THE EXERCISE -> Output the lines below exactly, please, from the first line until the line with "bake_transform(piece)", counting both.

* start *

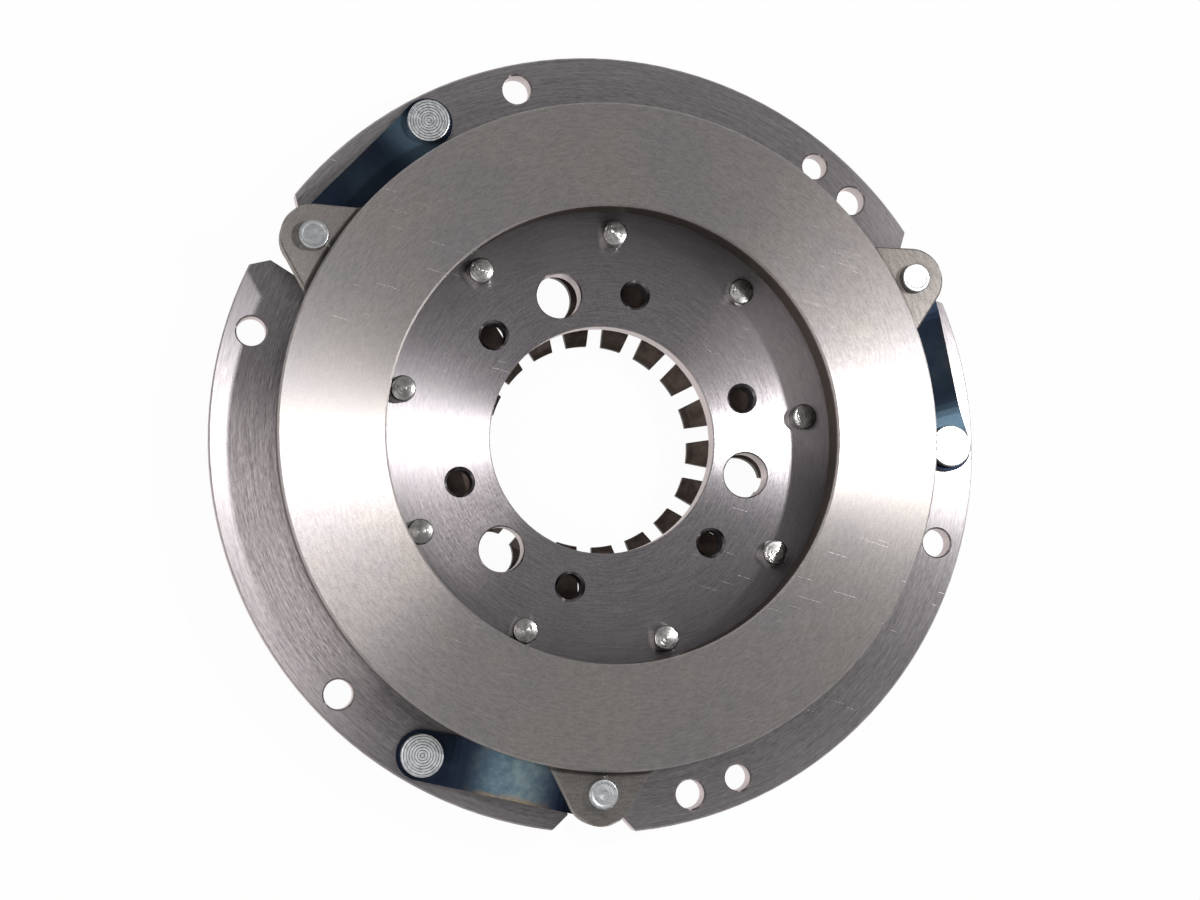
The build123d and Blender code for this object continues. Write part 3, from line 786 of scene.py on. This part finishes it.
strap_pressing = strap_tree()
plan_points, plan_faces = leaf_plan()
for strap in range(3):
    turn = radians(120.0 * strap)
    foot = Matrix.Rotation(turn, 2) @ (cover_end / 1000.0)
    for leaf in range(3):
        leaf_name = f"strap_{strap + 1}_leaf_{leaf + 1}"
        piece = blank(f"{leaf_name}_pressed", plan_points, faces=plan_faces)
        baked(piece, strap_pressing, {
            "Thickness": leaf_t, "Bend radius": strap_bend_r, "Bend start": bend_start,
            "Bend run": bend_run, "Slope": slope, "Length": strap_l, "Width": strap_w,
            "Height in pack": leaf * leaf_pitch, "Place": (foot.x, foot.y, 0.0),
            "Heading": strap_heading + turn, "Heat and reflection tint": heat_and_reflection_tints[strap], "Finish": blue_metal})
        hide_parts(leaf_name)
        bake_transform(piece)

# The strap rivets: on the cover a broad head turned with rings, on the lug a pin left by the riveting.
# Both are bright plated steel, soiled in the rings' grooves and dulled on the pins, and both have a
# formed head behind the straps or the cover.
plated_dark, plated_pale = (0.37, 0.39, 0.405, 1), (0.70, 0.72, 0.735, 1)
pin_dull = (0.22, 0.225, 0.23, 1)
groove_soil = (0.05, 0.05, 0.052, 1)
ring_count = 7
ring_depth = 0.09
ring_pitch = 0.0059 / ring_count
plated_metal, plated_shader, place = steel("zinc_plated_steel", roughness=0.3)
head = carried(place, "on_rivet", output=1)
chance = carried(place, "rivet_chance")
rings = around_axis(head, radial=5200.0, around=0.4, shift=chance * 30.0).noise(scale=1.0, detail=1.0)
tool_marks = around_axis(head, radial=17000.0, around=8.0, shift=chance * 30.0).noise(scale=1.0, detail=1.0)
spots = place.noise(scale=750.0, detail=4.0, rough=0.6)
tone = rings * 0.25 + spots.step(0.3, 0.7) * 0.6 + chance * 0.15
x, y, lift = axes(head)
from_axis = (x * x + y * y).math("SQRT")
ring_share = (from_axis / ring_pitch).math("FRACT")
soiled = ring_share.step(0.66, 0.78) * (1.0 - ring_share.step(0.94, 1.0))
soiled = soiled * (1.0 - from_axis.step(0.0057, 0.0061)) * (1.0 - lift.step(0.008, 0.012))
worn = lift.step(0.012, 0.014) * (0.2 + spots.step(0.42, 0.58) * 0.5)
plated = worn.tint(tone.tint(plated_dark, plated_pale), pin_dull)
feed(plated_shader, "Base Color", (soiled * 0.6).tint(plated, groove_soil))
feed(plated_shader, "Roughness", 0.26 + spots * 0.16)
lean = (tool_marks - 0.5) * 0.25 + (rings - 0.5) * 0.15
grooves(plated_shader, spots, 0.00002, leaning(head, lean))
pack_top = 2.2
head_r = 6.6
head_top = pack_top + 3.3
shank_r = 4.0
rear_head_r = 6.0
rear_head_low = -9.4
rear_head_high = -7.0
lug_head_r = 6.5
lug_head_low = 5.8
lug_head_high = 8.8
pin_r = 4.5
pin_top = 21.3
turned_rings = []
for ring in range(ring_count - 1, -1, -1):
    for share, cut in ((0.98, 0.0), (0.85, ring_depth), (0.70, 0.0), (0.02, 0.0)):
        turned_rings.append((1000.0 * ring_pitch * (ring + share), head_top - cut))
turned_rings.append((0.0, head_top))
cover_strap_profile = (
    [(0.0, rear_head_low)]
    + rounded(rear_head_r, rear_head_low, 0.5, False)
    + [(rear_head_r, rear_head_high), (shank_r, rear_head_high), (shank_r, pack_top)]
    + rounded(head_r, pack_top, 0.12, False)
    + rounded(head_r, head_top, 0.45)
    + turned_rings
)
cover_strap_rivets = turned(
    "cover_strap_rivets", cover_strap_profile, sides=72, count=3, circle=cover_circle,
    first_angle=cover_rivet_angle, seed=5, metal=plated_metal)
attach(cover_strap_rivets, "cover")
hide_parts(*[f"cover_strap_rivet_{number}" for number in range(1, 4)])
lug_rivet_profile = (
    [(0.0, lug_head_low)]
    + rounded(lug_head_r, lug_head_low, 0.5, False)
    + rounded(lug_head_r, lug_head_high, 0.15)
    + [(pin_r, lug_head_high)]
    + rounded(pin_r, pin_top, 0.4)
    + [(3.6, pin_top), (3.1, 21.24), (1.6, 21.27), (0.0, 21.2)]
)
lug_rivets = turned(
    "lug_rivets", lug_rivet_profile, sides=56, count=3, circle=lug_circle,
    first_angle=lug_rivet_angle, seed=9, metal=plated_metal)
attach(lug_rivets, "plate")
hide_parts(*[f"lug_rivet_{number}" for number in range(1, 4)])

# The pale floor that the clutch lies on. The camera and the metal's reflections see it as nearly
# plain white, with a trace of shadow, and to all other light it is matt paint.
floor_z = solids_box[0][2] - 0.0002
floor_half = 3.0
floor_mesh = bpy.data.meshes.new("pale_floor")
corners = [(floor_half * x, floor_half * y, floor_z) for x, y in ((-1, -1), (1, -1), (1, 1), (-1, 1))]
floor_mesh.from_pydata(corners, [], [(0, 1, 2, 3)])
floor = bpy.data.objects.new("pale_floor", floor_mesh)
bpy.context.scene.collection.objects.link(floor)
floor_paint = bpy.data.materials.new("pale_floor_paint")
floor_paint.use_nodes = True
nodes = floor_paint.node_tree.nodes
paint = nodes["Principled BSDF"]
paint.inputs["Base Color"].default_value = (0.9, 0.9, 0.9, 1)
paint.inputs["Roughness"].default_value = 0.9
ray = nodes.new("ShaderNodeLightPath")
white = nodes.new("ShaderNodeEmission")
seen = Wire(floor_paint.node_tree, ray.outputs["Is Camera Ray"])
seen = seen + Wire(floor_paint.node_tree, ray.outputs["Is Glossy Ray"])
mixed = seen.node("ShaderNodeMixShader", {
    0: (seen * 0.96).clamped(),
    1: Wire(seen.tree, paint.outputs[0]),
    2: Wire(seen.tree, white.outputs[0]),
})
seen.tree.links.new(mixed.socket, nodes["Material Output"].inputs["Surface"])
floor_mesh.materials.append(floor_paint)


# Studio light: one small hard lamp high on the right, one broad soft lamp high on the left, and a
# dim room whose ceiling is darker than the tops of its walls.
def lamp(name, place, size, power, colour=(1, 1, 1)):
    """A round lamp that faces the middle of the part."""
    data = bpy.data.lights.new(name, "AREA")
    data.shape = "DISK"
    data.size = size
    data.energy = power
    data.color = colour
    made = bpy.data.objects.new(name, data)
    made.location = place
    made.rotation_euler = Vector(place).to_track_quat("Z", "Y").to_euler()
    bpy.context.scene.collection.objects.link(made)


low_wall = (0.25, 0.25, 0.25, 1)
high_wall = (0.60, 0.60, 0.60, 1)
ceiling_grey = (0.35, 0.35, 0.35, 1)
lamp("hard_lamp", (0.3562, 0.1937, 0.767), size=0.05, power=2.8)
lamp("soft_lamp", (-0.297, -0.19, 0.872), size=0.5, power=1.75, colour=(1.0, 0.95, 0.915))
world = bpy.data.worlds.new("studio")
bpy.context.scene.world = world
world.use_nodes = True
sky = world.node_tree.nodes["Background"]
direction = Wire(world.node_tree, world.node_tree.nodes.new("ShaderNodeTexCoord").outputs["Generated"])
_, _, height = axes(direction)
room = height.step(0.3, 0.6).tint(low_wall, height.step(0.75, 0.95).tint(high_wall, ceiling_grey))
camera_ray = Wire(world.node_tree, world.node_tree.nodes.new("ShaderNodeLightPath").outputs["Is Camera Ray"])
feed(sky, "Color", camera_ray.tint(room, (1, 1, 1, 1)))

* end *

RESULT FOR THIS EXERCISE ->
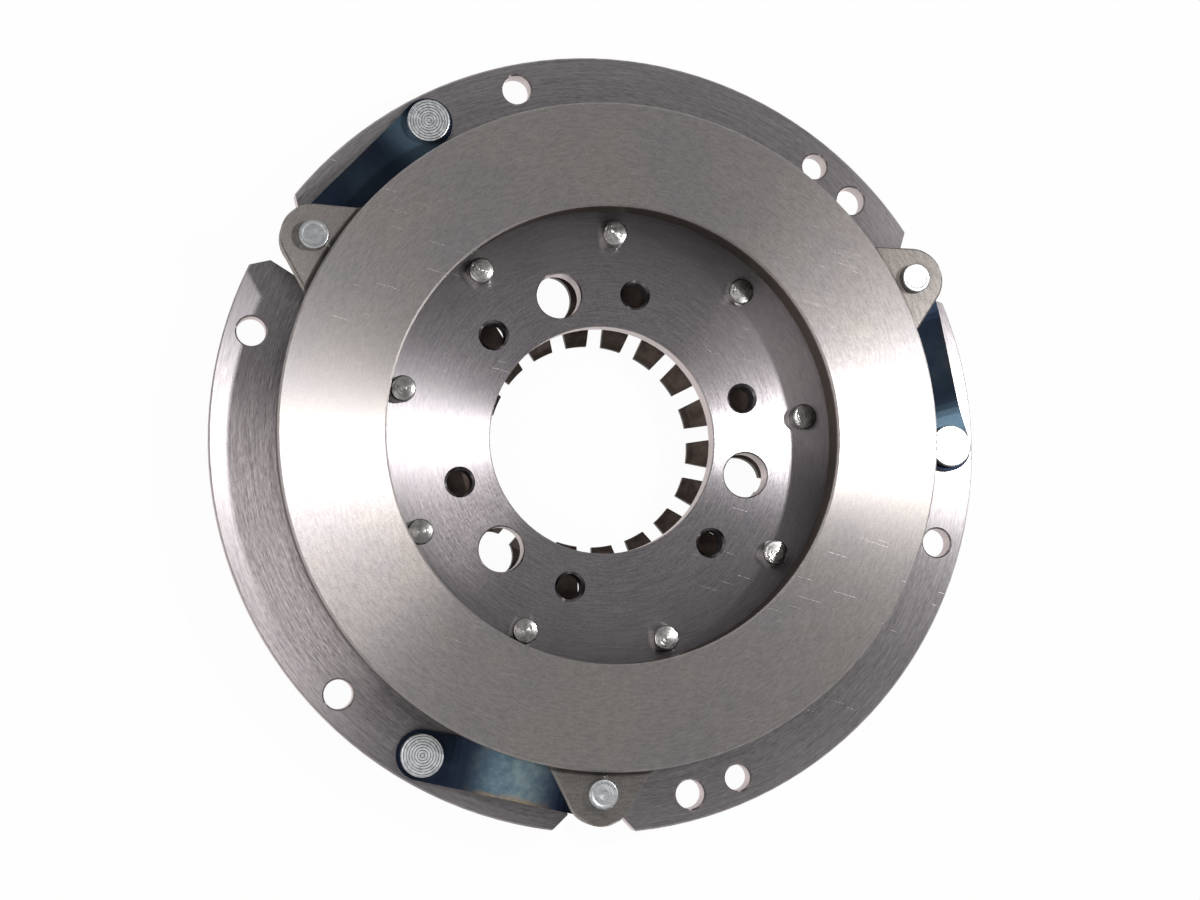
The build123d and Blender code for this object continues. Write part 3, from line 786 of scene.py on. This part finishes it.
strap_pressing = strap_tree()
plan_points, plan_faces = leaf_plan()
for strap in range(3):
    turn = radians(120.0 * strap)
    foot = Matrix.Rotation(turn, 2) @ (cover_end / 1000.0)
    for leaf in range(3):
        leaf_name = f"strap_{strap + 1}_leaf_{leaf + 1}"
        piece = blank(f"{leaf_name}_pressed", plan_points, faces=plan_faces)
        baked(piece, strap_pressing, {
            "Thickness": leaf_t, "Bend radius": strap_bend_r, "Bend start": bend_start,
            "Bend run": bend_run, "Slope": slope, "Length": strap_l, "Width": strap_w,
            "Height in pack": leaf * leaf_pitch, "Place": (foot.x, foot.y, 0.0),
            "Heading": strap_heading + turn, "Heat and reflection tint": heat_and_reflection_tints[strap], "Finish": blue_metal})
        hide_parts(leaf_name)
        bake_transform(piece)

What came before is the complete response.